H33 Custody › What Are You Protecting? › Authority Custody
Who is allowed to act?
Authority Custody
The hardest custody question isn't where the asset is — it's who is allowed to act on it. Authority Custody answers that question, in a way that holds up at audit, in court, and decades from now.
The Problem
Why this question matters.
Problem 01
Authority is the question nobody owns
Wallets answer 'where is the asset.' Identity providers answer 'who are you.' Communications answer 'what was said.' But the load-bearing question — who is allowed to act on what, on whose behalf, with what limits, for how long — has no native answer in most digital infrastructure. It lives in spreadsheets, side letters, board resolutions, and the memory of whoever was in the meeting.
Problem 02
And the answers don't survive personnel change
A VP authorizes a vendor relationship. The VP leaves. The vendor relationship continues. Five years later, in litigation, nobody can prove the original authorization was valid. The company didn't have an authority record — it had a VP who remembered.
The Approach
How H33 Authority Custody answers it.
Solution 01
Authority as a first-class custody record
Every authorization becomes a verifiable record: who was delegating, who was receiving, what scope, what limits, what expiration. Stored in custody the same way an asset would be — auditable, transferable, revocable.
Solution 02
Designed to survive personnel and time
When the original delegator leaves, the authority record stays. When the receiving party changes roles, the limits update. When the company restructures, the chain of authority reconstructs itself from the underlying records.
Solution 03
Built for the hard cases
Emergency succession protocols.

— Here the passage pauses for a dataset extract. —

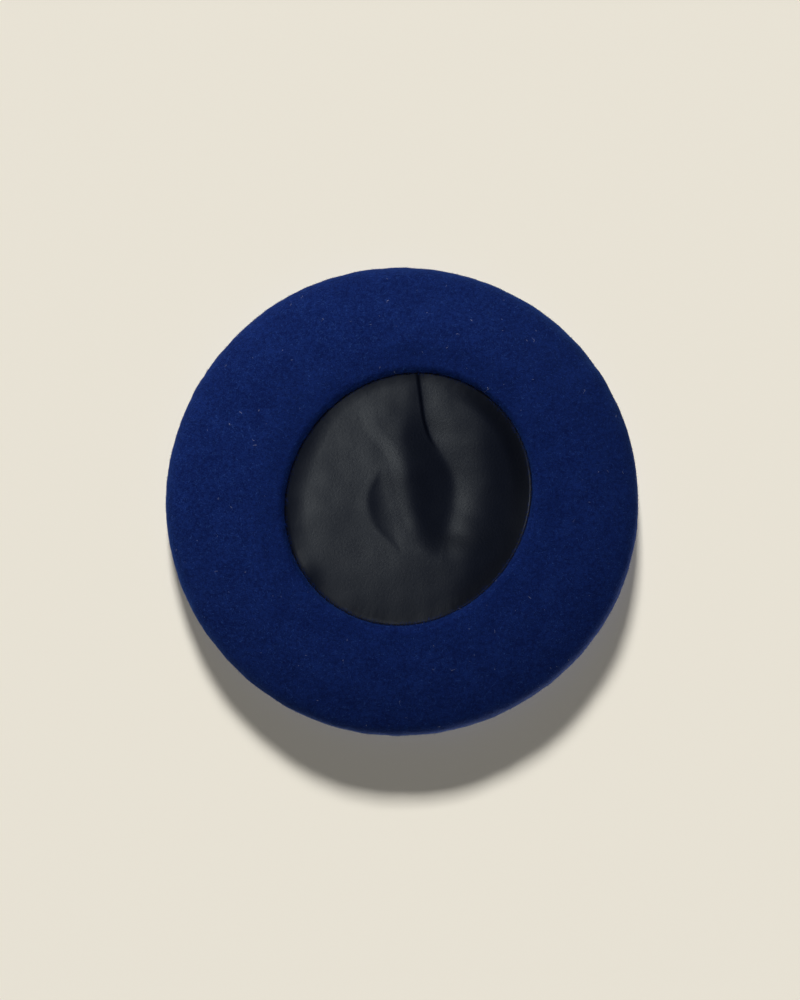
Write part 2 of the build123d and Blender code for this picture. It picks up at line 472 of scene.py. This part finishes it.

Multi-signer approval chains. Time-locked authority transfers. Beneficiary-triggered authority. Court-ordered authority changes. Each handled by the same custody model — without the side letters and post-hoc documentation.
Capabilities
What you get.
Capability
Delegation
Grant authority with scope, limits, and expiration — verifiable end-to-end.
Capability
Succession Protocols
Authority transfers triggered by events: death, incapacitation, role change, time.
Capability
Authority Transfer
Move authority between parties with verifiable handoff and lineage.
Capability
Approval Chains
Multi-signer authorization with explicit rules, deadlines, and escalation paths.
Capability
Emergency Recovery
Pre-defined protocols for when keys are lost, principals are unreachable, or assets are at risk.
Capability
Credential Custody
Hold credentials that grant authority — API keys, hardware tokens, signed certificates — with the same custody model.
Use Cases
Who uses it.
For boards
Resolutions and authorizations recorded as verifiable custody events. Successor boards inherit a clean chain of authority back to founding.
For family offices
Delegated authority across generations with explicit succession rules. Trustees, executors, and family members each hold authority bounded by what they're authorized to do.
For institutions
Approval chains that survive personnel turnover, audit at any point in time, and provide evidence in litigation.